A nervous hope, tempered by decades of sometimes wrenching, sometimes hilarious failure, grips the North Side of the Windy City, not to mention the Chicago Cubs diaspora scattered across America and beyond. Is 2015 the year when the most loveable losers in US sport finally win the World Series?

Baseball’s play-offs, the October sprint that follows the marathon six-month, 162-game regular season, open today with the American League wild-card game between the New York Yankees and the Houston Astros. Tomorrow, the Cubs take on the Pittsburgh Pirates in the National League counterpart – and on paper the fates couldn’t have dealt the Cubs a tougher hand.

They may have compiled the third best record in the majors this year, but that was only good for third place in the all-conquering NL Central Division, behind the Pirates and the St Louis Cardinals.

If the Cubs get past Pittsburgh, they would face the Cardinals in a five-game division series. Only then would they take on either the New York Mets or the Los Angeles Dodgers for the NL championship and a spot in the World Series.

And the Cubs being the Cubs, there’s dark superstition to overcome as well. In October 1945, legend has it, the owner of the local Billy Goat Tavern brought his pet goat to a World Series game at Wrigley Field, the Cubs’ ballpark, but was asked to leave because other fans were complaining about the animal’s smell.

“Them Cubs, they ain’t gonna win no more,” its owner reputedly declared in fury as he departed Wrigley.

And they haven’t. They blew that 1945 series to the Detroit Tigers and haven’t won an NL championship since.

The Curse of the Billy Goat isn’t exactly Greek tragedy, but the team remains without a World Series crown since 1908, the longest such exercise in futility in American professional sport. As one recent Cubs manager endearingly put it: “Anyone can have a bad century.”

In 2003, the Cubs did briefly glimpse the end of the tunnel, when they were five outs away from beating the Florida Marlins and winning the NL pennant.

Then a Cubs fan called Steve Bartman wrecked everything by leaning down from the stands to catch a fly ball (as fans everywhere do). In the process, alas, he prevented a Cubs outfielder from making the catch. The Cubs duly folded and Bartman had to be escorted from Wrigley Field for his own safety. The Curse had struck again.

This year, however, everything feels different. The franchise has ambitious new owners who have launched a sweeping modernisation of venerable but creaking Wrigley.

In 2011, whizzkid executive Theo Epstein was brought in from the Boston Red Sox to take charge of baseball operations. In Boston, Epstein had proved himself an able exorcist, getting the Sox over their own “Curse of the Bambino” (deriving from the team’s sale of Babe Ruth to the Yankees in 1919) and guiding them to their first World Series victory in 86 years.

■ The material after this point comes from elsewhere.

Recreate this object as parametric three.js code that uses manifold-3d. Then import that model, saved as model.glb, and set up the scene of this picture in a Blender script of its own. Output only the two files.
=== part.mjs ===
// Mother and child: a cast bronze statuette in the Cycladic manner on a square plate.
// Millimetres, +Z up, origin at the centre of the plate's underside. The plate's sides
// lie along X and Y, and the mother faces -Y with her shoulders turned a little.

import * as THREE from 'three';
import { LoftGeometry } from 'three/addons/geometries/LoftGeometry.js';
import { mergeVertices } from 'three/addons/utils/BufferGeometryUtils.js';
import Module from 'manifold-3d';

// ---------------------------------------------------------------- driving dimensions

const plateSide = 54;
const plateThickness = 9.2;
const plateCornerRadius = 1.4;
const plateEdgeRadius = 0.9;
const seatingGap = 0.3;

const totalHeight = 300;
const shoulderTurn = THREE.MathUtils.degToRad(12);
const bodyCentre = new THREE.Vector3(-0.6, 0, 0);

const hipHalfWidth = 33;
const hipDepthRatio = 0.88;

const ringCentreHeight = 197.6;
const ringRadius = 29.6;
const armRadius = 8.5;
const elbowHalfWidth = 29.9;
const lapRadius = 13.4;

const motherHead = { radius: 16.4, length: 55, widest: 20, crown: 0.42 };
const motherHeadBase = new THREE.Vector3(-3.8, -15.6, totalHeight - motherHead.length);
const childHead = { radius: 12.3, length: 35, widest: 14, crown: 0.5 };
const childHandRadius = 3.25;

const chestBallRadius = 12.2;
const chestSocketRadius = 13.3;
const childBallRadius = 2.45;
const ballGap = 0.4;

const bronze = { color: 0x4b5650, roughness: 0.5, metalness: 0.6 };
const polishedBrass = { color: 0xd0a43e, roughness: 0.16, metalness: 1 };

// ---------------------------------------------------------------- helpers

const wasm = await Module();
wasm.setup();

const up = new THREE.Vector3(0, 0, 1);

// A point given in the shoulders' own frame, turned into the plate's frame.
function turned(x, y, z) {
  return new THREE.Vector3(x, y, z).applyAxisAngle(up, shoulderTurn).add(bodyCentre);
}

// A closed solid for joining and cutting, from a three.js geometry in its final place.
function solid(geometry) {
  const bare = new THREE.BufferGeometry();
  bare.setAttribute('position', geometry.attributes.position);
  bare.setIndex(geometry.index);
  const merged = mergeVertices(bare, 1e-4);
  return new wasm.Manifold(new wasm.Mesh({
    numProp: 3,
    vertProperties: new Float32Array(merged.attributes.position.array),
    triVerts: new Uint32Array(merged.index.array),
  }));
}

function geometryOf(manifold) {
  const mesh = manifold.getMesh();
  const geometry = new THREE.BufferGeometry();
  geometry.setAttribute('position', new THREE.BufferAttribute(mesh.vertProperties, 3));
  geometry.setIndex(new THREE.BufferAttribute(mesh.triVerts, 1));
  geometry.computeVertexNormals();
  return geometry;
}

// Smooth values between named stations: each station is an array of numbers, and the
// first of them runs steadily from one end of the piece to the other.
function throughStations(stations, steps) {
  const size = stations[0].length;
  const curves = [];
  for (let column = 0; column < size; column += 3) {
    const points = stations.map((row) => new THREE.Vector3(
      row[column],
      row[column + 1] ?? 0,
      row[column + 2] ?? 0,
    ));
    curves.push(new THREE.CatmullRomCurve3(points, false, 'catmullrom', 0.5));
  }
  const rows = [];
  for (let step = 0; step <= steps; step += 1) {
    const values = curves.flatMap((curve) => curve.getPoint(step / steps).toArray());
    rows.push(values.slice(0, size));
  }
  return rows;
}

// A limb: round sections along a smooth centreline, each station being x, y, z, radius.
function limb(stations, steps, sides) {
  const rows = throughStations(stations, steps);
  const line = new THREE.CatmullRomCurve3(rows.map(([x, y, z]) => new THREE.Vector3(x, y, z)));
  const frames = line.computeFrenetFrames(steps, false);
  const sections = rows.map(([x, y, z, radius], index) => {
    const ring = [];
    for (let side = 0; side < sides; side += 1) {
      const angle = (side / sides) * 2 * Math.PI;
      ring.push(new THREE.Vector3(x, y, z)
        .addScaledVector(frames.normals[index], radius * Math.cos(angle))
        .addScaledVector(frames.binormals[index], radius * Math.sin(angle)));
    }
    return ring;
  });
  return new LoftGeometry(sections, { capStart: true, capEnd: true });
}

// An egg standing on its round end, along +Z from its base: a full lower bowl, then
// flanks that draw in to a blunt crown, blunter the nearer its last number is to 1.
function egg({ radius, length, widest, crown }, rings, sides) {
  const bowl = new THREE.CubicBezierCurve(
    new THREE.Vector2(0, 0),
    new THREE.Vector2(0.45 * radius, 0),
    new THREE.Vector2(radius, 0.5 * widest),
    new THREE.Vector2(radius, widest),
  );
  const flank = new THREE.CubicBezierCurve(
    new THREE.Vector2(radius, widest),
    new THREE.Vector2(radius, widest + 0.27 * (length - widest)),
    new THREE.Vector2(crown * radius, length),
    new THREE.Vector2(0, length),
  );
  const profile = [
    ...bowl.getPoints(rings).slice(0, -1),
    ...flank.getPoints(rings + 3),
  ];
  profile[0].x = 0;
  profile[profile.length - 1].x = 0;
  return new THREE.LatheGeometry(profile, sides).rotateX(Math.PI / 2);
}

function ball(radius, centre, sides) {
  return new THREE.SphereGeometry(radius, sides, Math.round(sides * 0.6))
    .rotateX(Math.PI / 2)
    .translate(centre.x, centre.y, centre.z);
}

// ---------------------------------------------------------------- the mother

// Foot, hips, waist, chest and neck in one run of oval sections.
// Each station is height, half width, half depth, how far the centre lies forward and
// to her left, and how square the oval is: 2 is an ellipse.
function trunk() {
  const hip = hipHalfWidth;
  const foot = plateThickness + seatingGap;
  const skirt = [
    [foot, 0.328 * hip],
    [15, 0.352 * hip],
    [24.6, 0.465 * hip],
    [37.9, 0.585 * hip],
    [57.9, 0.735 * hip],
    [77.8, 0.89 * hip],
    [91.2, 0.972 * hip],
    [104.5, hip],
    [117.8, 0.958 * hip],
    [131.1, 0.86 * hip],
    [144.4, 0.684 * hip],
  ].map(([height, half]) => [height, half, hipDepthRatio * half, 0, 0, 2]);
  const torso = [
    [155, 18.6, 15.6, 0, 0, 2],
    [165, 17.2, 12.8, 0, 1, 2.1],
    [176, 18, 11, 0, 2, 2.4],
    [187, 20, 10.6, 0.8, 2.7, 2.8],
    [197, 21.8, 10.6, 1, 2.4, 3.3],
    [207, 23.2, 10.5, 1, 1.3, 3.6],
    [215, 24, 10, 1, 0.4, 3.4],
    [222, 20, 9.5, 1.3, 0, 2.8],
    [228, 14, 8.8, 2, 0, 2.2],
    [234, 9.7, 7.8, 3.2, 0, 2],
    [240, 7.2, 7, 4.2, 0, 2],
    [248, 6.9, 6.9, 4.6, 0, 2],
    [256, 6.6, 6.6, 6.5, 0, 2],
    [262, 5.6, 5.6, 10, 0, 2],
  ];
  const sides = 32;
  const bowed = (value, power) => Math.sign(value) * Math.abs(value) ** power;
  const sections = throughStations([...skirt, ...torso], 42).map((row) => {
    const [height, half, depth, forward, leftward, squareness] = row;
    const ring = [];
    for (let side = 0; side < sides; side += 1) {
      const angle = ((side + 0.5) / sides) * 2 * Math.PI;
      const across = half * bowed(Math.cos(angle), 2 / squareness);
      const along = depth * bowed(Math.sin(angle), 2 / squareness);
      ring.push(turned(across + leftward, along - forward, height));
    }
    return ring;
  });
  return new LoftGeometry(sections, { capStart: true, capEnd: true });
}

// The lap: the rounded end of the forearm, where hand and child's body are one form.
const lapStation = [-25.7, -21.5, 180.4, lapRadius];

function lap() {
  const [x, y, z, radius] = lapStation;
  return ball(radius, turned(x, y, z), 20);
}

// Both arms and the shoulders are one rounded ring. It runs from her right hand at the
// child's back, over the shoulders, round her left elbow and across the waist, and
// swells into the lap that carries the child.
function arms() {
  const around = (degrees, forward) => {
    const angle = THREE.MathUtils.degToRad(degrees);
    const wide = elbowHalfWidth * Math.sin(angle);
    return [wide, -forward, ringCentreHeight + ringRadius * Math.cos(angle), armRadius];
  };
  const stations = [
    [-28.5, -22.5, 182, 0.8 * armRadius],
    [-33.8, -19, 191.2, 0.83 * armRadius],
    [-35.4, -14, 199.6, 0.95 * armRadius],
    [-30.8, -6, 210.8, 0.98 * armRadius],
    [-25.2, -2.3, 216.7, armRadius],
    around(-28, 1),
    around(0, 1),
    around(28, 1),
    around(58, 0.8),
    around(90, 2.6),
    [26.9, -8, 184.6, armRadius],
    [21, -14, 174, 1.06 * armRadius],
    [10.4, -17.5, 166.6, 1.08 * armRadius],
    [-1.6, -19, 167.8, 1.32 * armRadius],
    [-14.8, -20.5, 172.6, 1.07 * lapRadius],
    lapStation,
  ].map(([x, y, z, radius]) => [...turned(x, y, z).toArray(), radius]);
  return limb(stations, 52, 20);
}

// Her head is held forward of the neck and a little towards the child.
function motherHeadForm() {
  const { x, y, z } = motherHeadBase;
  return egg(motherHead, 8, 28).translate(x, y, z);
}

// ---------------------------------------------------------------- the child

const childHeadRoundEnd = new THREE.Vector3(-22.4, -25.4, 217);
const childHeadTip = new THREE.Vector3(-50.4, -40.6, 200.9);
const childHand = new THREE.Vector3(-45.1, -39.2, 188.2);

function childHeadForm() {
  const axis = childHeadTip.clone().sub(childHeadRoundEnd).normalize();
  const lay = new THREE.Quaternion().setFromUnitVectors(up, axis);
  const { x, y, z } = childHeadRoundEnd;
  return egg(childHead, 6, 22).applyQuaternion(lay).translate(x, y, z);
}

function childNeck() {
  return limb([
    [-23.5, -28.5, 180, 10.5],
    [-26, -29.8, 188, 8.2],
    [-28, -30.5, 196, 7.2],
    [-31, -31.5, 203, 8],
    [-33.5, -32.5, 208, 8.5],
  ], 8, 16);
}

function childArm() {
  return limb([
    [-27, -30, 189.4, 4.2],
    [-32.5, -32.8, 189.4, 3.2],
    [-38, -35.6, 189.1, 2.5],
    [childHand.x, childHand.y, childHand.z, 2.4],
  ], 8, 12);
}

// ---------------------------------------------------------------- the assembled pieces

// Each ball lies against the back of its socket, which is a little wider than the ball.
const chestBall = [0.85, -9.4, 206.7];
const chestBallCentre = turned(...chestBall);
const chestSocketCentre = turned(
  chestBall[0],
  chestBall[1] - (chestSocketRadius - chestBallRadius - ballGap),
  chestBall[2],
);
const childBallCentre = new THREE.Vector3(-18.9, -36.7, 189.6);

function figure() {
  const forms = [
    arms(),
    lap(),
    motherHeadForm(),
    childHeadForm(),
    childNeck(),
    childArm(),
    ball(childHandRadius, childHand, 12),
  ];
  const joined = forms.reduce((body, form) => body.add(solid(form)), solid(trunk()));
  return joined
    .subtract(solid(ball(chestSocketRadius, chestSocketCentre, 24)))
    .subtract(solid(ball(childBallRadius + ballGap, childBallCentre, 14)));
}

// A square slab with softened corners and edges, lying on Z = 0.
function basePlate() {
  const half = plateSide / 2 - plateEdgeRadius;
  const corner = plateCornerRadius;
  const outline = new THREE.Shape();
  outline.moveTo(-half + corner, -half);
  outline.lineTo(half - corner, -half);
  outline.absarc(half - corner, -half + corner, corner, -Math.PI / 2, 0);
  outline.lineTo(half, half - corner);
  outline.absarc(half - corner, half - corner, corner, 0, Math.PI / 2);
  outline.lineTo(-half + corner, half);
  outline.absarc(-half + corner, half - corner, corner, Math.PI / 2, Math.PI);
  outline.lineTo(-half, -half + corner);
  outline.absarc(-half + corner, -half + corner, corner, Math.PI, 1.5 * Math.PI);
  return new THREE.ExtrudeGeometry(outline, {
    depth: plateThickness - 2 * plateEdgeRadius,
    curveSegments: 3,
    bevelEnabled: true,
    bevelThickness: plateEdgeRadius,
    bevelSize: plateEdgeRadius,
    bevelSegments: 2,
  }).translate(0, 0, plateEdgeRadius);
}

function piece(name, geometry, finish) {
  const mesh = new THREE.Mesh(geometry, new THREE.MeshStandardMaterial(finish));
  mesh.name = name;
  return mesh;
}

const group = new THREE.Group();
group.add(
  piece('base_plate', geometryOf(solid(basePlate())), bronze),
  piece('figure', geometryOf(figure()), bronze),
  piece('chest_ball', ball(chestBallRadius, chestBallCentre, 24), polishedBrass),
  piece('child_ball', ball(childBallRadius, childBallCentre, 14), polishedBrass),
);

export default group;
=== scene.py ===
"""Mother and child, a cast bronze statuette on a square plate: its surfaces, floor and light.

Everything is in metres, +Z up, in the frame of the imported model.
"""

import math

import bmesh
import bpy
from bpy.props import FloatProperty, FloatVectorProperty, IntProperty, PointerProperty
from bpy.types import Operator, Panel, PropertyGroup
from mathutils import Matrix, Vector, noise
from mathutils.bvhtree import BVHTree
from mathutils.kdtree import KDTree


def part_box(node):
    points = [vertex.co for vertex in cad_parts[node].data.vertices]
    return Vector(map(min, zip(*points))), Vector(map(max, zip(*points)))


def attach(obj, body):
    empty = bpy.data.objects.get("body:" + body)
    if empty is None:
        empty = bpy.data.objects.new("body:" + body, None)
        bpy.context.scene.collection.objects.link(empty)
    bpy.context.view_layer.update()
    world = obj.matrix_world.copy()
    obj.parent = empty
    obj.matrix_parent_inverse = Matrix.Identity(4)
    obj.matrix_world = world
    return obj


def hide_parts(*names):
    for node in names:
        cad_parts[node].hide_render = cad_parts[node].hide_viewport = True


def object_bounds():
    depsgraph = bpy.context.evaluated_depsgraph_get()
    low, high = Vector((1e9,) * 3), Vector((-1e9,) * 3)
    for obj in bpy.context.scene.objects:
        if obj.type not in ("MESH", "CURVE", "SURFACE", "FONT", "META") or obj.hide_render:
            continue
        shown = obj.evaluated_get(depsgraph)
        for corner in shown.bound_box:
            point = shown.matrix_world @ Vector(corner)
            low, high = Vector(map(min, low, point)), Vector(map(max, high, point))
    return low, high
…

The Epstein era in Chicago may have started out as business as usual, with the Cubs finishing bottom of their division in 2012, 2013 and 2014, but overlooked amid the usual jokes, a talented young team was taking shape. Now it’s blossomed.

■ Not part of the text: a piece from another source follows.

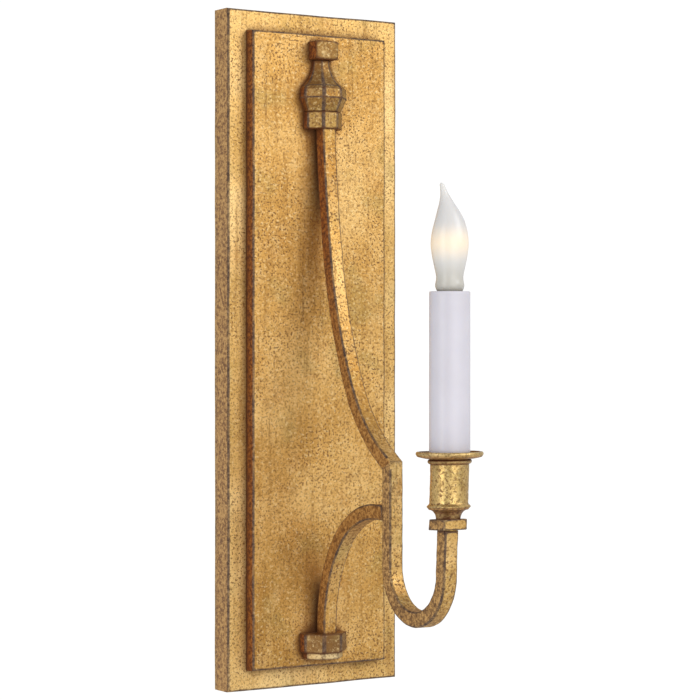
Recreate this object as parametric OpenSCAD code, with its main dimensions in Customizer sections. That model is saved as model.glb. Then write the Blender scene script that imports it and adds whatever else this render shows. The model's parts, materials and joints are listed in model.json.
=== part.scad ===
// Electric candle sconce: a tall gilded iron back plate carries a curved square-bar arm
// with a hook at its foot, and a cup, drip dish, candle sleeve and flame-tip lamp stand on the hook.
// Frame: origin on the wall plane at the middle of the back plate, +X right, +Y into the wall, +Z up.
// Lengths called "out" are distances from the wall, so a point at out = 30 has y = -30.

/* [Back plate] */
// Width of the back plate
plate_w = 134; // [128:1:144]
// Height of the back plate
plate_h = 457.2; // [450:0.1:470]
// Distance from the wall to the back plate's front face
plate_out = 18; // [17:0.5:19]
// Width of the plain border around the raised panel
border = 14; // [12:0.5:16]
// Height of the raised panel above the border
panel_rise = 8.5; // [7:0.5:10]
// Thickness of the plate and panel sheet
sheet = 1.6; // [1.2:0.1:2]

/* [Arm] */
// Side of the square bar
bar = 10.2; // [9.6:0.1:11]
// Wall of the square tube
tube_wall = 1.6; // [1.2:0.1:2]
// Distance from the wall to the arm's centre line where it leaves the finial
arm_out = 33.5; // [33:0.1:34]
// Height of that point
arm_top_z = 150; // [148:0.5:152]
// Slope of the arm from the vertical at its top, after each of its three arcs
arm_slopes = [3.3, 9.5, 25.4, 57];
// Radii of the three arcs, from the top down
arm_radii = [853, 312, 112];
// Distance from the wall to the centre line of the upright leg
leg_out = 116.2; // [116:0.1:117]
// Radius of the hook's centre line
hook_r = 32.6; // [32:0.1:34]
// Height of the centre of the hook's half circle
hook_z = -137.5; // [-140:0.5:-135]
// Distance from the wall to the brace's centre line at the foot
brace_out = 34.6; // [34:0.1:35]
// Height of the brace's level end
brace_z = -104.9; // [-107:0.1:-104]
// Radii of the brace's two arcs, from the foot up
brace_radii = [95, 60];
// Angle the brace turns through in its first arc
brace_turn = 38; // [36:0.5:40]

/* [Finial and foot] */
// Half width across the flats of the finial's bulb
bulb_a = 16.7; // [15:0.1:18]
// Half width across the flats of the finial's neck
neck_a = 6.5; // [6:0.1:7]
// Half width across the flats of the collar under the finial
collar_a = 13.6; // [13:0.1:14.5]
// Heights of the collar's foot and top, the bulb's two creases, the neck's top and the cap's top
finial_z = [149.4, 161, 170.4, 178.6, 196.3, 208.9];
// Width and depth of the square cap
cap_size = [17.4, 10.3];
// Half width across the flats of the foot block and of the step under it
foot_a = [16.5, 14.2];
// Heights of the foot block's top, its bottom and the step's bottom
foot_z = [-191.2, -203.9, -208.6];

/* [Candle] */
// Outer radius of the candle sleeve
sleeve_r = 12.8; // [12.7:0.1:13.1]
// Inner radius of the candle sleeve
sleeve_bore_r = 11.1; // [11:0.1:11.4]
// Heights of the sleeve's foot and top
sleeve_z = [-63, 37.1];
// Outer radius of the drip dish
dish_r = 21.3; // [19:0.1:24]
// Radius of the cup's wall
cup_r = 12.2; // [12:0.1:12.5]
// Half side and height of the square collar under the cup
collar_half = 8.7; // [8.2:0.1:9.5]
// Heights of the square collar's bottom and top, and of the cup's top
cup_z = [-111.3, -104.4, -67];
// Largest radius of the lamp's glass
lamp_r = 11.9; // [11.5:0.1:12.2]
// How far the flame tip leans to the side
tip_lean = 5; // [0:0.5:6]

/* [Fixings] */
// Distance between the two slots that take the wall box's screws
box_spacing = 79.4; // [79:0.1:80]
// End-to-end length of each slot
slot_length = 23; // [20:0.5:24]
// Half width of each slot
slot_r = 2.3; // [2.2:0.1:2.6]
// Distance of each hanging screw from the middle of the plate
hang_x = 36; // [34:1:40]
// How far the fixture is lifted to come off its hanging screws
hang_lift = 10; // [10:0.5:11]

/* [Hidden] */
$fn = 64;

GILT = [0.80, 0.64, 0.34];
STEEL = [0.70, 0.71, 0.72];
BRASS = [0.80, 0.62, 0.30];

panel_w = plate_w - 2 * border;
panel_h = plate_h - 2 * border;
panel_out = plate_out + panel_rise;      // out of the raised panel's front face
panel_lap = 10;                          // how far the window's edge lies inside the panel
channel = bar - 2 * tube_wall;           // side of the hollow in the square tube
candle_out = leg_out + 2 * hook_r;       // out of the candle's axis
lean_dir = [-0.848, 0.53, 0];            // direction of the flame tip's lean
ball = 1.2;                               // radius of the balls at a wire's bends, in wire radii
joint_step = 0.03;                        // how much wider a bar is across its joints

// ---- Points and headings in the plane of the arm. A point is [out, z].
// A heading is measured from straight down: 0 is down, 90 is away from the wall, 180 is up.

function along(h) = [sin(h), -cos(h)];
function across(h) = [cos(h), sin(h)];
function past_arc(p, r, from, to) = p + r * (across(from) - across(to));

arm_0 = [arm_out, arm_top_z];
arm_1 = past_arc(arm_0, arm_radii[0], arm_slopes[0], arm_slopes[1]);
arm_2 = past_arc(arm_1, arm_radii[1], arm_slopes[1], arm_slopes[2]);
arm_3 = past_arc(arm_2, arm_radii[2], arm_slopes[2], arm_slopes[3]);
last_slope = arm_slopes[3];
stub = (leg_out - arm_3[0]) / sin(last_slope);
kink = arm_3 + stub * along(last_slope);
arm_tail = 10.6;                          // length of the arm's end inside the finial's collar

module at(p, x = 0) {
  translate([x, -p[0], p[1]]) children();
}

// A straight run of a square bar from p along heading h.
module bar_run(p, h, length, side) {
  at(p) rotate([-h, 0, 0]) translate([-side / 2, -side / 2, -length]) cube([side, side, length]);
}

// A short collar over the joint of two runs of a square bar at p.
module bar_joint(p, h, side) {
  bar_run(p - 0.5 * along(h), h, 1, side + joint_step);
}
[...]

The cornerstone, as always, is pitching, with a rotation led by Jake Arrieta and Jon Lester. Lester had previously flourished under Epstein in Boston; the real revelation has been Arrieta, unrecognisable from the journeyman who once flopped with the Baltimore Orioles, putting together a 22-6 season, with an ERA [earned run average] of 1.77. Behind them, the bullpen has been solid, anchored by closer Hector Rondon.

The offense has provided its own revelations, too – not just first baseman Anthony Rizzo, a pillar in the middle of the line-up, but a remarkable group of rookies led by Kris Bryant, the 23-year-old third baseman, who’s hit 26 home runs and collected 99 RBIs [runs batted in] in his first season in the majors. Debutants they may be, but these newcomers have shown nerves of ice on the big-league stage.

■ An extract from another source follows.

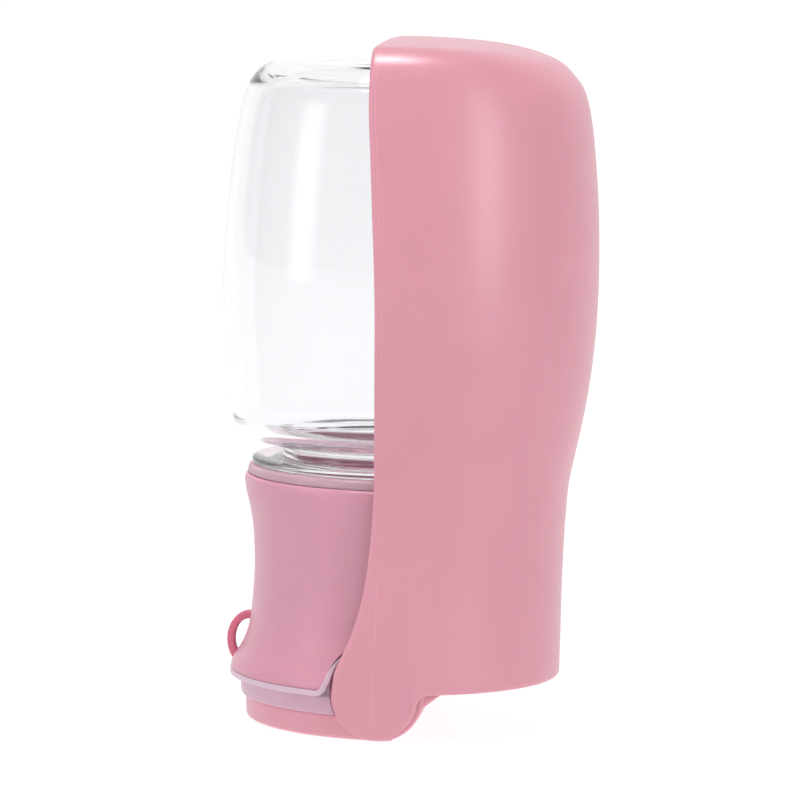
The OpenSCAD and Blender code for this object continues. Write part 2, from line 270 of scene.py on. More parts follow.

The Cubs have two other things going for them. One is manager Joe Maddon, who between 2006 and 2014 worked wonders for the unfashionable Tampa Bay Rays before moving to Chicago. Relaxed and wise, Maddon has been crucial in keeping those rookies loose.

Second, perhaps even more important, the Cubs are hot. Rarely does the best regular-season team in baseball win the Series; as often as not it’s a wild-card team that’s playing well at the right moment.

This time, Chicago fits the bill perfectly. St Louis and Pittsburgh have wobbled slightly of late, but the Cubs wrapped up the season with eight straight wins, even after clinching their wild-card berth on 26 September.

Maybe the Pirates-Cardinals gauntlet may prove too much, but if the Cubs can survive that, why shouldn’t they go all the way?

The Mets and Dodgers are far from unbeatable. As for the American League, the biggest threats are the mighty sluggers of the Toronto Blue Jays and the Kansas City Royals, edged out by the wild card San Francisco Giants in the 2014 Series. Again, both beatable.

First, though, come the Pirates and forgiving Cubs fans even raised $5,000 in a whip-round to send the long-vilified Bartman to the game in Pittsburgh. He politely declined the offer, saying: “I can pay my own way.”

Translated: better not upset the Billy Goat.